By Jennifer Janviere
This past December, I was among the lucky few Americans who are able to travel to Cuba legally via an academic research license. I went to the country on a week-long tour as a member of a group of educators. The tour centered around the Cuban educational system, and during this trip we were able to get an up close and personal look inside elementary schools, a teacher’s union, a local version of the Boys and Girls’ Club, the Latin American School of Medicine (ELAM) and even the University of Havana.
Highlights of the visit included seeing cultural sites of Havana and its many diverse neighborhoods, the National Art Museum and the Museum of Literacy (Cuba boasts a 97% literacy rate). When were weren’t visiting educational facilities, the group also viewed Jesuit churches in the squares of Old Havana and took a ferry across the Bay of Regla, (the center of Afro Cuban culture) where we learned about traditional Yoruba religions mixing with Catholicism to produce the modern day Santeria religion.
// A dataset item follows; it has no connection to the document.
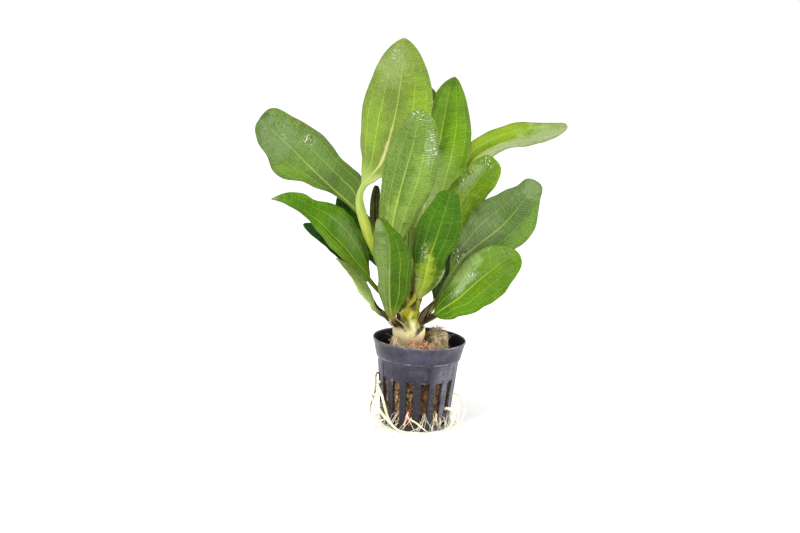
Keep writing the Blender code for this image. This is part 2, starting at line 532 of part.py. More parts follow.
class Leaf:
    """The measures of one leaf at any distance along its spine, in mm."""

    edges = ((0, 0, 0), (1, 0, 0))

    def __init__(self, measures):
        self.__dict__.update(measures)
        self.curve, self.lengths = smooth_curve(self.spine)
        self.tangents = np.gradient(self.curve, self.lengths, axis=0)
        self.length = self.lengths[-1]
        self.blade_start = self.blade * self.length
        peak = self.rise / (self.rise + self.tip)
        self.outline_peak = peak ** self.rise * (1 - peak) ** self.tip

    def along_blade(self, distance):
        return min(1.0, max(0.0, (distance - self.blade_start) / (self.length - self.blade_start)))

    def frame(self, distance):
        """Place, side direction and face direction."""
        place = np.array([np.interp(distance, self.lengths, self.curve[:, k]) for k in range(3)])
        tangent = np.array([np.interp(distance, self.lengths, self.tangents[:, k]) for k in range(3)])
        tangent /= np.linalg.norm(tangent)
        shares = [share for share, _ in self.face]
        looks = np.array([look for _, look in self.face])
        face = np.array([np.interp(distance / self.length, shares, looks[:, k]) for k in range(3)])
        face -= face.dot(tangent) * tangent
        face /= np.linalg.norm(face)
        return place, np.cross(tangent, face), face

    def half_width(self, distance):
        t = self.along_blade(distance)
        blade = self.width / 2 * t ** self.rise * (1 - t) ** self.tip / self.outline_peak
        return math.hypot(blade, self.petiole * (1 - t))

    def edge_offsets(self, distance):
        """How much further out the edges stand, on the negative and on the positive hand."""
        rows = np.array(self.edges, float)
        share = np.array([self.along_blade(distance)])
        return smooth_between(share, rows[:, 0], rows[:, 1:])[0]

    def half_thickness(self, distance):
        thinned = smoothstep(3 * self.along_blade(distance))
        return BLADE_HALF_THICKNESS * thinned + PETIOLE_HALF_THICKNESS * (1 - thinned)

    def ring(self, distance, half_width=None, half_thickness=None):
        """Points round the leaf: left edge, three on top, right edge, three below."""
        place, side, face = self.frame(distance)
        t = self.along_blade(distance)
        half_width = half_width or self.half_width(distance)
        half_thickness = half_thickness or self.half_thickness(distance)
        flare = smoothstep(4 * t)
        skew = self.skew[0] + (self.skew[1] - self.skew[0]) * t
        minus, plus = self.edge_offsets(distance)
        points = []
        for across, level in LEAF_SECTION:
            uneven = self.ripple * math.sin(math.tau * 2.7 * t + 2.1 * across + 0.8)
            stretch = 1 + flare * (skew * np.sign(across) + uneven)
            reach = across * (half_width * stretch + (plus if across > 0 else minus))
            lift = abs(reach) * self.fold * flare - self.droop * flare * half_width * across ** 2
            ripple = self.wave * across ** 2 * math.sin(math.tau * 2.2 * t + 1.3 * across) * 4 * t * (1 - t)
            height = lift + ripple + level * half_thickness
            points.append(place + side * reach + face * height)
        return points


def loft(rings, tip=None):
    """A closed mesh over rings of equal count, with a flat first end, and a flat or pointed last end."""
    frame = bmesh.new()
    rows = [[frame.verts.new(Vector(point) * MM) for point in ring] for ring in rings]
    count = len(rows[0])
    for low, high in zip(rows, rows[1:]):
        for i in range(count):
            j = (i + 1) % count
            frame.faces.new((low[i], high[i], high[j], low[j]))
    frame.faces.new(rows[0])
    if tip is None:
        frame.faces.new(reversed(rows[-1]))
    else:
        point = frame.verts.new(Vector(tip) * MM)
        for i in range(count):
            frame.faces.new((rows[-1][i], point, rows[-1][(i + 1) % count]))
    bmesh.ops.recalc_face_normals(frame, faces=frame.faces)
    return frame


def mesh_from(frame, name):
    mesh = bpy.data.meshes.new(name)
    frame.to_mesh(mesh)
    frame.free()
    mesh.shade_smooth()
    mesh.set_sharp_from_angle(angle=math.radians(50))
    return mesh


def without_midribs(ring):
    """The ring as a hexagon, for the sheaths: its edges and its shoulders."""
    return [ring[i] for i in (0, 1, 3, 4, 5, 7)]


def leaf_stations(leaf):
    """Distances of the rings: a few on the petiole, then the blade's, closer together near the tip."""
    start = leaf.joins + GAP
    blade_start = max(leaf.blade_start, start + 1.0)
    petiole = np.linspace(start, blade_start, PETIOLE_RINGS)[:-1] if leaf.blade_start > start + 4 else [start]
    shares = 1 - (1 - np.arange(BLADE_RINGS) / BLADE_RINGS) ** TIP_CROWDING
    return [*petiole, *(blade_start + (leaf.length - blade_start) * shares)]


def build_leaves(parts, sheaths):
    """Every leaf, and the stub of its sheath, which the crown takes in."""
    for measures in LEAVES:
        leaf = Leaf(measures)
        stations = leaf_stations(leaf)
        rings = [leaf.ring(distance) for distance in stations]
        mesh = mesh_from(loft(rings, tip=leaf.curve[-1]), leaf.name)
        add_object(leaf.name, mesh, parts, material(leaf.name, LEAF_COLOURS[leaf.colour], 0.4))
        foot = leaf.ring(0.0, SHEATH_HALF_WIDTH, SHEATH_HALF_THICKNESS)
        head = leaf.ring(leaf.joins)
        stub = loft([without_midribs(foot), without_midribs(head)])
        mark_cutter(add_object(f"sheath_of_{leaf.name}", mesh_from(stub, "sheath"), sheaths))


def build_old_sheaths(sheaths):
    outward = (0.0, -0.6, 0.8)
    for number, measures in enumerate(OLD_SHEATHS):
        old = Leaf(dict(spine=measures["spine"], blade=0.99, rise=1.0, tip=1.0, width=0.0,
                        petiole=measures["foot"], face=((0, outward), (1, outward)),
                        skew=(0, 0), fold=0.0, droop=0.0, wave=0.0, ripple=0.0))
        foot = old.ring(0.0, measures["foot"], SHEATH_HALF_THICKNESS)
        waist = old.ring(0.55 * old.length, 0.6 * measures["foot"], 0.7)
        stub = loft([without_midribs(foot), without_midribs(waist)], tip=old.curve[-1])
        mark_cutter(add_object(f"old_sheath_{number}", mesh_from(stub, "old sheath"), sheaths))


def build_crown(parts, sheaths):
    finish = material("crown", (0.74, 0.70, 0.40), 0.45)
    crown = turned_object("crown", CROWN_PROFILE, CROWN_STEPS, parts, finish)
    crown.location = Vector((*CROWN_AXIS, 0)) * MM
    union = crown.modifiers.new("Join the sheaths", "BOOLEAN")
    union.operation = "UNION"
    union.operand_type = "COLLECTION"
    union.collection = sheaths
    union.solver = "EXACT"


def root_points(path):
    points = []
    for degrees, radius, height in path:
        turn = front_angle(degrees)
        points.append((radius * math.cos(turn), radius * math.sin(turn), height))
    curve, lengths = smooth_curve(points)
    count = max(5, round(lengths[-1] / ROOT_STEP))
    at = np.linspace(0, lengths[-1], count)
    return [[np.interp(s, lengths, curve[:, k]) for k in range(3)] for s in at]


def build_roots(parts):
    for root in ROOTS:
        points = root_points(root["path"])
        data = bpy.data.curves.new(root["name"], "CURVE")
        data.dimensions = "3D"
        data.bevel_depth = root["diameter"] / 2 * MM
        data.bevel_resolution = 1
        data.use_fill_caps = True
        spline = data.splines.new("POLY")
        spline.points.add(len(points) - 1)
        for point, place in zip(spline.points, points):
            point.co = (*(Vector(place) * MM), 1.0)
        colour = ROOT_COLOURS.get(root["name"], ROOT_COLOUR)
        add_object(root["name"], data, parts, material(root["name"], colour, 0.6))


def build():
    clear_scene()
    parts = new_collection("Potted echinodorus")
    cutters = new_collection("Cutters")
    build_pot(parts, cutters)
    sheaths = new_collection("Leaf sheaths")
    build_plug(parts, cutters)
    build_leaves(parts, sheaths)
    build_old_sheaths(sheaths)
    build_crown(parts, sheaths)
    build_roots(parts)


build()
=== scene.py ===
"""Looks of the potted echinodorus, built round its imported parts.

A young sword plant stands in a rock wool plug in a slotted net pot. The frame is the parts' own: +Z up,
and the front of the plant towards -Y. Measures are in millimetres and are scaled by MM. Colours are red,
green and blue in linear light. In the shaders, a noise scale is in bumps a mm, a ramp runs between two
values of what it reads, and a strength is from 0 to 1.
"""
import json
import math

import bmesh
import bpy
import numpy as np
from mathutils import Matrix, Vector, noise

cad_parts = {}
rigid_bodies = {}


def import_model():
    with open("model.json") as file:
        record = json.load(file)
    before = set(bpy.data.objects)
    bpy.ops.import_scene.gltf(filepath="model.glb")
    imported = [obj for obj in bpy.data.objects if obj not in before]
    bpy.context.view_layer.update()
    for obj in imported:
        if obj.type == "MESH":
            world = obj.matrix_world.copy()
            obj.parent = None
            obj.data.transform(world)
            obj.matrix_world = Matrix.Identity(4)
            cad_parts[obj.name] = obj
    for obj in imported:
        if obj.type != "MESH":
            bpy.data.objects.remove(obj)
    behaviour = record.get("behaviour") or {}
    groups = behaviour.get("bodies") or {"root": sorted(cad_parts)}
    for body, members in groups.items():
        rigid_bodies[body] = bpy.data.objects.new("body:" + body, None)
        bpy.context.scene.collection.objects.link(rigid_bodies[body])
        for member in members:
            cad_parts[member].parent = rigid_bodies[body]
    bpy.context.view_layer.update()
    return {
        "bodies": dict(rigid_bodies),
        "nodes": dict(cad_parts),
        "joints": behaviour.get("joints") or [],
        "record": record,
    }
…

The trip was also a valuable opportunity to talk with many people that we as Americans don’t often get to meet, and to learn about their daily lives, hopes, aspirations and struggles. The visit reaffirmed the realization that there are more similarities that unite us as people than differences that separate us, and gave me hope for the future of diplomatic relations between our two nations.
Jennifer Janviere is a multimedia specialist and instructor in the Diederich College of Communication at Marquette University.